The Berlin informant is one of 13 alleged NSU helpers currently being investigated by state prosecutors. Now the press is speculating that Ralf Wohlleben, former deputy leader of the Thuringian far-right National Democratic Party (NPD), was an informant to the German intelligence agency the Verfassungsschutz.
Wohlleben has been in custody since November 2011 because he apparently helped the NSU obtain a gun which the trio used to murder nine immigrants between 2000 and 2007. Wohlleben is said to have been the NSU's most important helper.
Many informants, no information
It is not publicly known how many informants German security forces have in the far-right scene. That is partly because the 36 different state and federal intelligence agencies and police forces in the country largely work independent of one another. On top of that, informants are led individually by single officers.
"An informant doesn't just apply to the personnel department of the police or the intelligence agency," Dietl explained to Deutsche Welle. "It's between him and whoever is running him." He thinks there are "probably a few hundred" police or intelligence informants in the far-right scene.
In the far-right group "Thüringer Heimatschutz," out of which emerged the NSU, and which also supplied its network of supporters, around a third of the members worked together with the state, says journalist Patrick Gensing. As far as he is concerned, that only means one thing: "Either state forces were deliberately given false information, or they received correct information and they did nothing with it."

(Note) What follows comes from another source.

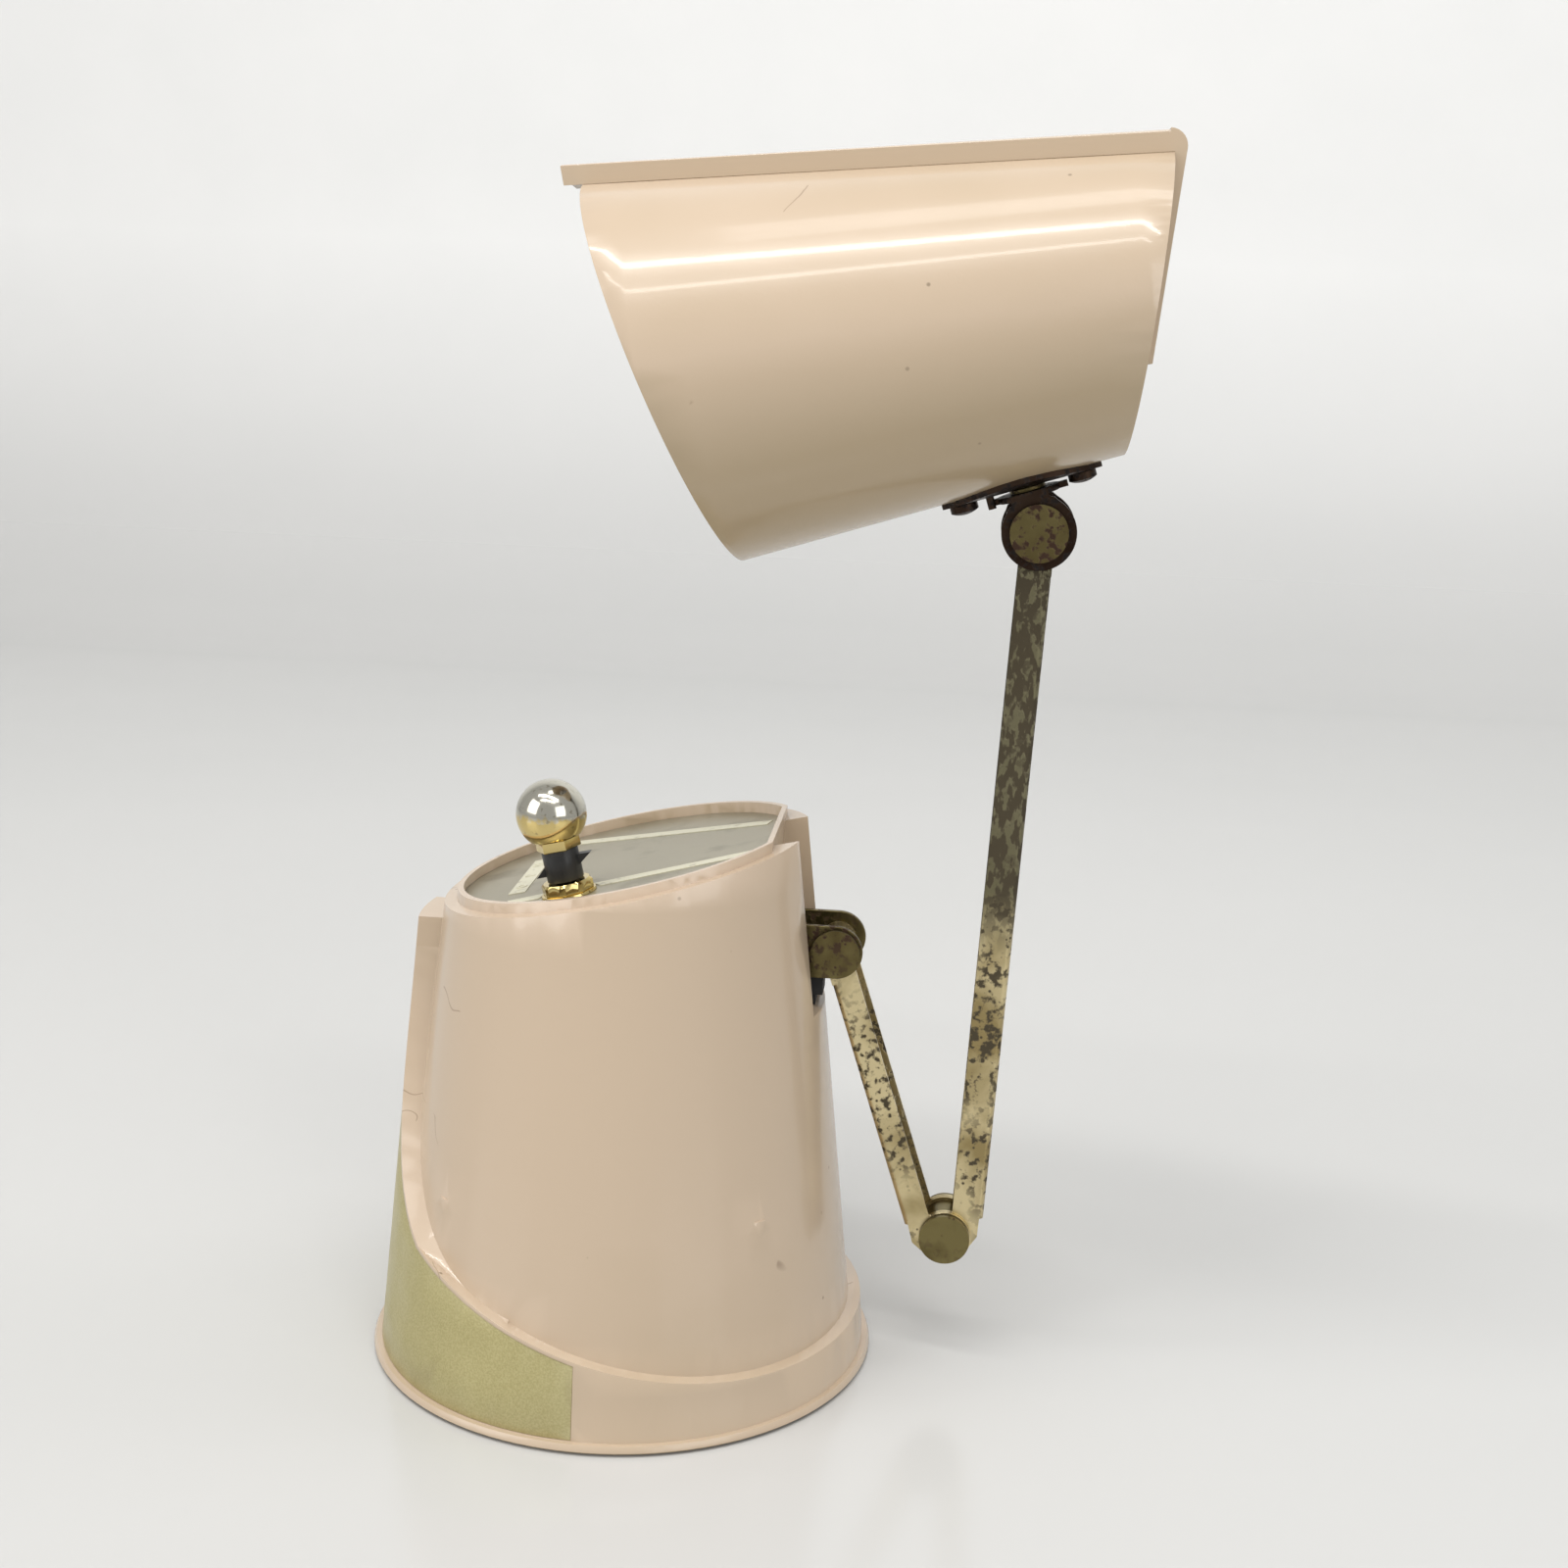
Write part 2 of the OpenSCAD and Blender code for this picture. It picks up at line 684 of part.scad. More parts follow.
// Holes for the saddle screws and the stud, in the folded place
module shell_holes() {
    translate([folded_upper[0], 0, folded_upper[1]]) rotate([0, -wall_tilt, 0]) {
        cyl_x(stud_r, -20, 0);
        for (s = [-1, 1]) translate([0, 0, saddle_mid + s * screw_out]) cyl_x(1.3, -20, 0);
    }
}

// Raised strap: runs up the front of the shade, past its lower edge, and over the narrow end
module shade_strap() color("mistyrose") {
    corner = 3.4;
    head_pose() difference() {
        intersection() {
            union() {
                cone(shade_r + strap_t, cone_taper, 94.6, 210);
                translate([0, 0, 210 - eps]) cone(shade_r + strap_t, cone_taper, 0, 20);
            }
            translate([0, 80, 0]) rotate([90, 0, 0]) linear_extrude(160) strap_side(corner);
            translate([-90, -strap_w, 0]) cube([180, 2 * strap_w, 260]);
        }
        intersection() {
            cone(shade_r + 0.02, cone_taper, 60, 260);
            difference() {
                translate([-90, -90, 60]) cube([180, 180, 200]);
                beyond_top(0.02);
            }
        }
    }
}

// Side outline of the strap: the front line, a round corner, and the line over the narrow end
module strap_side(corner) {
    front = shade_r + strap_t;
    top = top_z + 2.4;
    slope = tan(top_tilt);
    corner_x = (cone_taper * top - front) / (1 + cone_taper * slope);
    corner_z = top - slope * corner_x;
    inside = 90 + wall_tilt - top_tilt;          // angle between the two lines
    reach = corner / tan(inside / 2);            // from the sharp corner to where the round starts
    round_at = [corner_x - reach * sin(wall_tilt), corner_z - reach * cos(wall_tilt)]
        + corner * [cos(wall_tilt), -sin(wall_tilt)];
    swept = 90 - wall_tilt + top_tilt;           // turn of the round corner
    corner_line = [for (i = [0 : 10]) let (a = 180 - wall_tilt - swept * i / 10)
        round_at + corner * [cos(a), sin(a)]];
    polygon(concat([[cone_taper * 94.6 - front, 94.6]], corner_line, [[12, top - slope * 12], [12, 94.6]]));
}

// Bright inner bowl around the bulb
module reflector() color("silver")
    head_pose() difference() {
        union() {
            cone_between(29.6, 139, 22, 168, 0);
            cone_between(22, 168 - eps, 9, 181, 0);
        }
        cone_between(29.6, 139 - eps, 22, 168, 0.6);
        cone_between(22, 168 - 3 * eps, 9, 180.4, 0.6);
        translate([0, 0, 150]) cylinder(r = 8.6, h = 40);
    }

module cone_between(r1, z1, r2, z2, inset) {
    translate([0, 0, z1]) cylinder(r1 = r1 - inset, r2 = r2 - inset, h = z2 - z1);
}

module lamp_socket() color("silver")
    head_pose() difference() {
        union() {
            translate([0, 0, 176]) cylinder(r = 8.4, h = 19);
            translate([0, 0, 181.2]) cylinder(r = 10, h = 1);
            translate([0, 0, 194]) cylinder(r = 5.5, h = 3);
        }
        translate([0, 0, 175]) cylinder(r = 7.7, h = 17);
    }

// Strap that carries the socket from the back wall of the shade, held by the upper saddle screw
module socket_bracket() color("gray")
    head_pose() difference() {
        union() {
            translate([-11, -7, 182.3]) cube([37.5, 14, 1]);
            intersection() {
                cone(shade_r - wall - 0.1, cone_taper, 182.3, 193);
                translate([20, -7, 182.3]) cube([20, 14, 8]);
            }
        }
        intersection() {
            cone(shade_r - wall - 1.3, cone_taper, 183.3, 200);
            translate([0, -20, 183.3]) cube([60, 40, 30]);
        }
        translate([0, 0, 180]) cylinder(r = 8.5, h = 10);
        shell_holes();
        translate([27.5, -20, 160]) cube([30, 40, 22.3]);
    }

module bulb_cap() color("gold")
    head_pose() {
        translate([0, 0, 171]) cylinder(r = 7.4, h = 17);
        translate([0, 0, 187.9]) cylinder(r = 2.5, h = 2.4);
        for (a = [0, 180]) rotate([0, 0, a]) translate([0, 0, 173.5]) cyl_x(0.9, 7.3, 8.4);
    }

module bulb_glass() color("white")
    head_pose() difference() {
        union() {
            translate([0, 0, 154]) sphere(r = 11);
            translate([0, 0, 154]) cylinder(r1 = 11, r2 = 7, h = 17);
        }
        translate([0, 0, 154]) sphere(r = 10.3);
        translate([0, 0, 154]) cylinder(r1 = 10.3, r2 = 6.3, h = 16);
    }

module filament() color("dimgray")
    head_pose() {
        for (s = [-1, 1]) translate([0, s * 2.4, 152]) cylinder(r = 0.25, h = 18, $fn = 24);
        translate([0, 0, 152]) rotate([90, 0, 0]) cylinder(r = 0.5, h = 5.2, center = true, $fn = 24);
    }

// ---------- drawing ----------

base_housing();
front_panel();
bottom_plate();
bottom_screws();
foot_ring();
transformer_core();
transformer_coil();
transformer_screws();
dial_plate();
dial_scale();
switch_body();
switch_nut();
knob_stem();
knob_ball();
cord_grommet();
mains_cord();
mains_plug();
body_bracket();
bracket_screws();
lead_grommet();
lower_rivet();
short_arm();
elbow_rivet();
elbow_bush();
long_arm();
upper_rivet();
head_clevis();
swivel_stud();
saddle_plate();
saddle_screws();
shade_shell();
shade_strap();
reflector();
lamp_socket();
socket_bracket();
bulb_cap();
bulb_glass();
filament();
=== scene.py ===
"""Looks of the folding desk lamp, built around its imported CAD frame. Lengths are in metres."""

import json
import math

import bmesh
import bpy
from mathutils import Matrix, Vector


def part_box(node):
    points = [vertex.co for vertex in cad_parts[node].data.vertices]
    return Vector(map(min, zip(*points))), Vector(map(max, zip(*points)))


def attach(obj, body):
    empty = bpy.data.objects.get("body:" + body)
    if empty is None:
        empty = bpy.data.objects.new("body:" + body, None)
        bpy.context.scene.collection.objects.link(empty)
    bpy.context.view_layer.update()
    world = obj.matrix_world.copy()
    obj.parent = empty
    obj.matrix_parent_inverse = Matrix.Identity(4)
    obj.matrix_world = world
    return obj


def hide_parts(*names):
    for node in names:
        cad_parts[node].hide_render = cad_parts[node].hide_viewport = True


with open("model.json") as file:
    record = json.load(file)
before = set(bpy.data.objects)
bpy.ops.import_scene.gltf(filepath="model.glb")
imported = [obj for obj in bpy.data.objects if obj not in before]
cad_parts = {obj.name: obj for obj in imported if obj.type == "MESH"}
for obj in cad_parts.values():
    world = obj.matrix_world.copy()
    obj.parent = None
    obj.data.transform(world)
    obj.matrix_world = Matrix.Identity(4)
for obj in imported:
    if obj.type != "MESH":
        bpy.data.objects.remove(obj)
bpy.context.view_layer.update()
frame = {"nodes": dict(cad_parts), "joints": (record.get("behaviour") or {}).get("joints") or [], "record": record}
MM = 0.001
JOINTS = {joint["name"]: joint for joint in frame["joints"]}

# The switch knob and nut, with the ball's height counted along the switch's axis from its joint.
BALL_HEIGHT = 16.4 * MM
BALL_RADIUS = 7.05 * MM
COLLAR_SIDES = 6
NUT_SIDES = 8

# Height above the table from which the plate of the long arm is mostly gone.
ARM_EATEN_ABOVE = 92 * MM

# Linear colours of the base and lamp shade (the second pink is yellowed plastic and also painted shade where the
# plastic faces down), the dial's print, the grey steel, the knob and the long arm.
PINK = (0.61, 0.485, 0.37)
PINK_YELLOWED_AND_SHADED = (0.44, 0.34, 0.215)
SCRATCH = (0.2, 0.13, 0.08)
SPECK = (0.14, 0.1, 0.06)
CREAM = (0.66, 0.64, 0.5)
SPRAYED_GREY = (0.09, 0.09, 0.095)
BARE_STEEL = (0.42, 0.41, 0.4)
KNOB_GOLD = (0.66, 0.52, 0.22)
KNOB_NICKEL = (0.6, 0.58, 0.5)
TARNISHED_PLATE = (0.16, 0.15, 0.092)


# ---------- node material helper ----------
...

Either way, the revelations provide ammunition to the German secret service's many critics. Gensing also considers the system of informants as a failure. "I think you can say that the NSU was not uncovered because of the informants, not despite them," he said.
Informants used properly
But Dietl says implementing stronger controls on informants will be problematic. "You can't really keep closer tabs on it any more," he said. "Because it's dangerous for the informant if too many people know of his or her existence." He also argues that the use of informants in the NPD has been helpful. "With the NPD, we knew quite a lot about what was happening," he said. "But that only works if the information is also processed and acted on appropriately."